Anonymous visitors get 1 free server-side operation, and free accounts receive 3 conversions every 30 days.

Settings guide

Width and height (px)
Enter a width, a height, or both, in pixels. The image is scaled to fit inside that box with its aspect ratio preserved, so nothing gets stretched or distorted, and the output keeps the source format. The tool only shrinks images — it never enlarges them.

About the formats

JPG

JPG (also written JPEG) is the most widely used lossy image format for photographs, standardized by the Joint Photographic Experts Group in 1992. Practically every camera, phone, and image application can create and open it.

Its strengths are small file sizes for photos and universal compatibility across devices, browsers, and software. The trade-offs: lossy compression introduces artifacts, there is no transparency support, and quality degrades a little more with every re-save.
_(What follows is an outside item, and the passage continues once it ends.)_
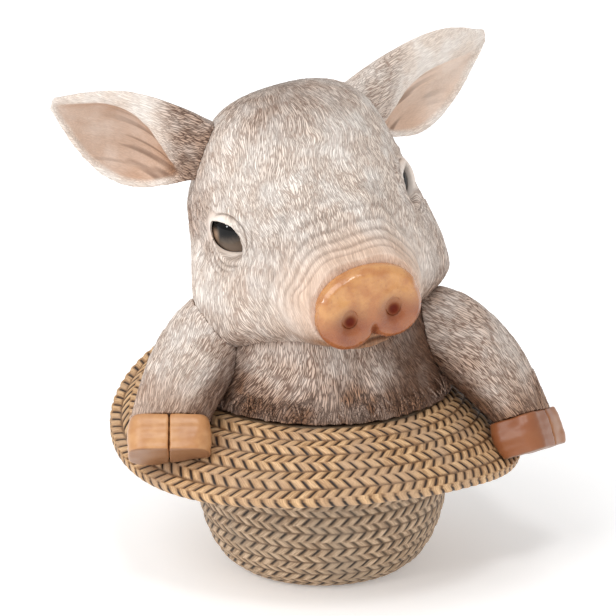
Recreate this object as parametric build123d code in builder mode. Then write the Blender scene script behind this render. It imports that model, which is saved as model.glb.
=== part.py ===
"""Pig peeping out of an upturned straw hat, a cast and hand-painted resin ornament.

The hat stands on the flat top of its crown, so its opening is uppermost and the brim droops where
the pig's trotters press on it. The pig is made of castings that plug together with a glue gap: a
trunk that fills the hat, a head on its neck, two ears, two forelegs and four claws. The eyes are
glossy domes in sockets behind almond-shaped lids, and the snout pad is a glossy disc.

+Z is up and -Y is the front. The origin is the centre of the felt pad, on the surface that the
ornament stands on. Left and right are the viewer's.
"""

import os
from math import cos, pi, radians, sin

from build123d import *

# Fits and overruns, in millimetres.
glue_gap = 0.15
seat_gap = 0.5
cut_overrun = 30.0

# Hat.
felt_thickness = 1.2
felt_radius = 30.0
base_radius = 33.0
crown_radius = 53.0
crown_round_height = 44.0
crown_height = 77.0
crown_wall = 4.5
crown_rows = 7
crown_row_bulge = 0.9
brim_radius = 88.0
brim_thickness = 4.5
brim_bow = 2.2
brim_rows = 5
brim_row_bulge = 1.1
brim_stations = 8  # steps round each half of the brim

# The droop of the brim's edge under the opening, and how it waves round the hat. The edge also
# lies a little to the left of the crown.
brim_offset = 2.7
brim_droop = 15.8
brim_tilt_right = 4.4
brim_tilt_front = 10.7
brim_saddle = 6.3
brim_twist = 4.0
# The trotter on the right presses the edge further down, near its own angle.
brim_dip = 3.0
brim_dip_angle = -6.0
brim_dip_spread = 42.0

# Trunk and neck. The trunk swells over the crown by these lengths at its sides and front.
trunk_depth_in_hat = 32.0
trunk_height = 60.0
trunk_side_swell = 2.5
trunk_front_swell = 1.5
trunk_lean = 4.0
# (height, half width, half depth, lean to the front) as shares of the trunk's own lengths.
trunk_shares = (
    (0.0, 1.0, 1.0, 0.0),
    (0.12, 0.965, 0.95, 0.0),
    (0.4, 0.87, 0.85, 0.3),
    (0.7, 0.74, 0.74, 0.7),
    (1.0, 0.56, 0.58, 1.0),
)

# Head. It looks to the right and leans over a little, about its own centre.
head_right = -5.9
head_front = 6.3
head_over_neck = 24.8
head_yaw = 21.0
head_roll = 10.0
head_reach_back = 53.0
head_reach_front = 52.0
head_half_width = 55.5
head_top = 48.0
head_bottom = 59.0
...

Use JPG for photographs; choose PNG for screenshots, logos, or anything that needs sharp edges or transparency.

PNG

PNG is a lossless raster image format created in the mid-1990s as a patent-free replacement for GIF. It is the standard choice for screenshots, logos, UI graphics, and any image that needs transparency.

PNG preserves every pixel exactly and supports a full 8-bit alpha channel, so text and sharp edges stay crisp. The downside is size: photographs saved as PNG are far larger than the same image as JPG or WebP. Support is universal in browsers and editors, making it a safe default for graphics — just avoid it for large photo collections.

WebP

WebP is a modern image format developed by Google that supports both lossy and lossless compression, along with transparency and animation. At comparable visual quality it usually produces noticeably smaller files than JPG or PNG.
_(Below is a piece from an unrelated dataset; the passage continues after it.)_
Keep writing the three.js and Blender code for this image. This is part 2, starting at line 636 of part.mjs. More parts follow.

Every current browser supports WebP, which makes it an excellent default for web delivery. Outside the browser the picture is mixed: older desktop software, some email clients, and legacy systems may fail to open it. If a recipient cannot view a WebP file, convert it to JPG for photos or to PNG when transparency must be preserved.

Troubleshooting

The image did not get bigger
Enlargement is intentionally disabled: upscaling cannot invent real detail, it only produces blur, so the tool never scales an image beyond its original dimensions. If you asked for a larger size, the original is returned unchanged — start from a higher-resolution source instead.
The output is not exactly the width × height I entered
The aspect ratio is always preserved, so the image fits inside the box you gave and one dimension may come out smaller than requested. To get exact dimensions, first cut the photo to the desired ratio with the Crop Image tool, then resize it.
The resized photo looks slightly softer than the original
Downscaling resamples the pixels and re-encodes the file in its original format, so very large reductions can soften fine detail. Resize once, directly from the highest-resolution original, instead of shrinking in several passes.

FAQ

Will resizing keep the aspect ratio?
Yes. By default we scale your image to fit within the width or height you set without distorting it, so it never looks stretched.
Is the conversion private?
Yes. Your files are processed securely and deleted after conversion. We never share your photos.
Is there a file size limit?
Free accounts can upload files up to 50 MB. Paid users can upload up to 200 MB.
Can I enlarge a small image?
No. Enlargement is disabled on purpose — upscaling cannot invent real detail, it only produces blur, so the tool never scales an image beyond its original dimensions.
Will the output match the exact width and height I entered?
Not necessarily. The aspect ratio is always preserved, so the image fits inside the box you gave and one dimension may come out smaller than requested. For exact dimensions, crop first with the Crop Image tool.
Which formats are supported?
JPG, PNG and WebP. The output keeps the same format as your source image.
Does resizing count against the anonymous free limit?
Yes. Unlike crop or flip, resizing needs the full server pipeline, so it runs on our servers rather than in your browser — anonymous visitors get 1 free server operation before signing in.